I think I can claim "oldheadship" - born 1964 - but came into the hobby via miniatures (via HG Wells' "Little Wars" to start with) but quickly spread out into board wargaming (via AH's "Waterloo") and eventually D&D, MtG and now eurogaming. I have always felt there was room for all the florish; maybe not in numbers but in quality and for the "something different" they bring to the table. However debating definitions is not really what led me to comment but rather your suggestion that wargames were more accessible and quicker back then. surprise

When I think of the days I had to leave things set up to finish (AH's War & Peace, SPI's "War of the Ring" or "Descent on Crete" :shudder, the convoluted debates about the meaning or even intent of the rules (Yaquinto's "Mythology" anyone?), the total lies that would be printed claiming to be the likely playing time (times by 4 as a rule) but worst of all the hours of play invested only to conclude that not only the game was a dog but the historicality was also highly questionable (too many AH and SPI efforts to name). It says something about the fasination of our hobby that is has kept as many oldheads as it has - I would suggest that is only because there are better games than ever out there and the internet to help find the (albeit fewer) opponents.

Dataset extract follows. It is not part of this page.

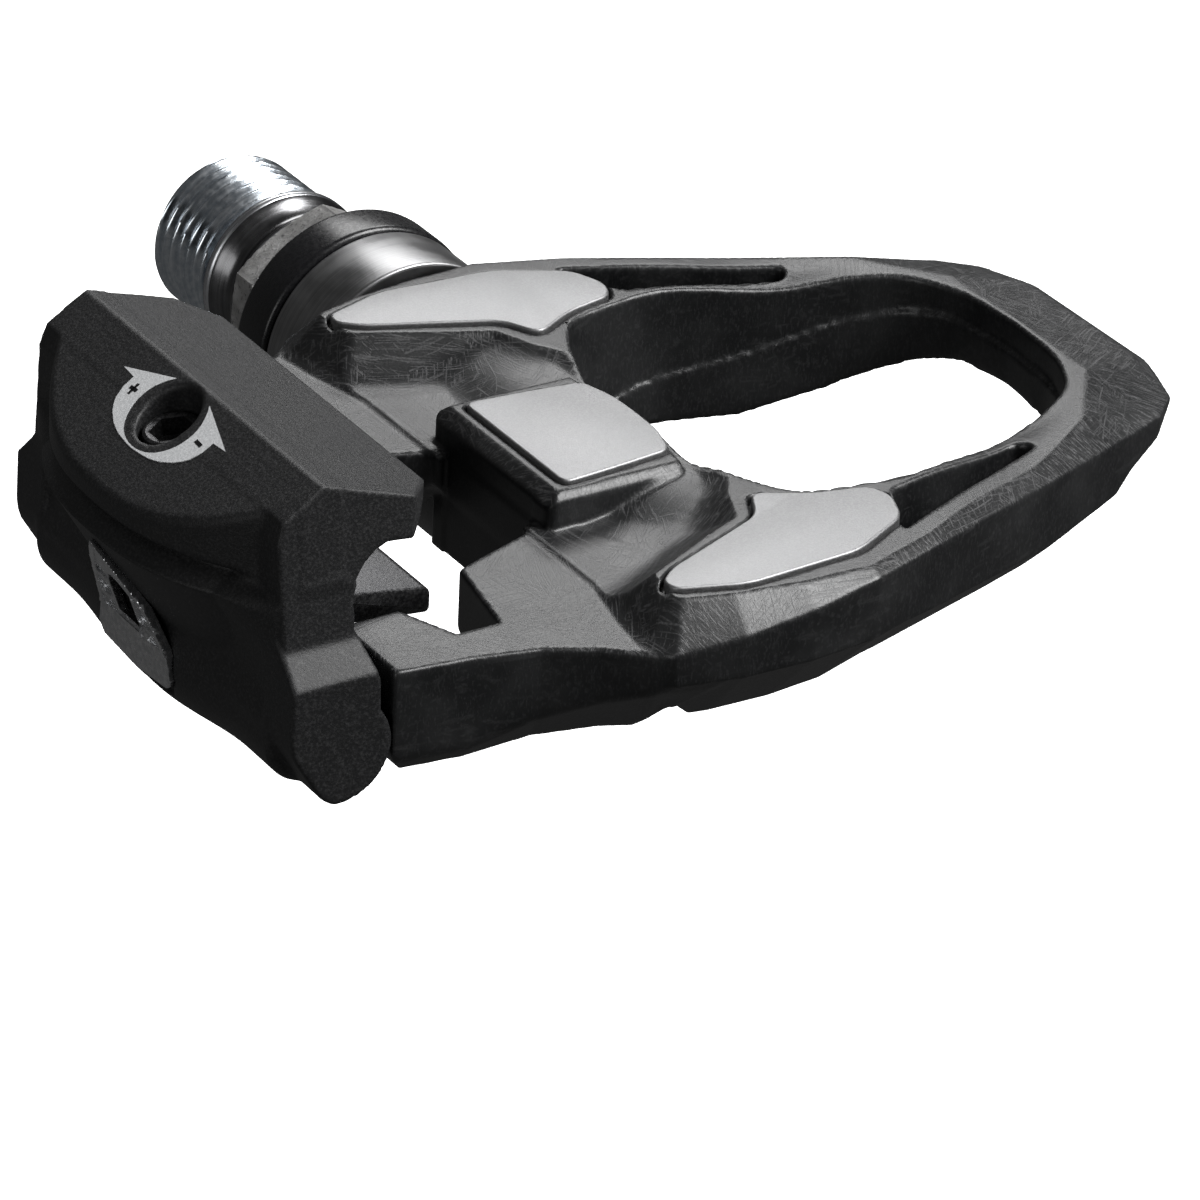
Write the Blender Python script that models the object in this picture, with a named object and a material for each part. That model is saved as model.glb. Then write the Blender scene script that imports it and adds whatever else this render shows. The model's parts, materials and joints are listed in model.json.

No, I really think you have the rose coloured specs on here. Panzerblitz and Waterloo may have had only six pages of rules but then they had about as much to do with the periods they claims to represent as chess.

There were some great wargames to come out of the period, more so the 80's than the 60's or 70's I would say - with the exception of things like "Diplomacy", "La Grande Armee" or "Warlord" to take just three. Now however we have games with rules that actually work, play times that are near to the truth and a wider range of innovative tools to simulate history than ever.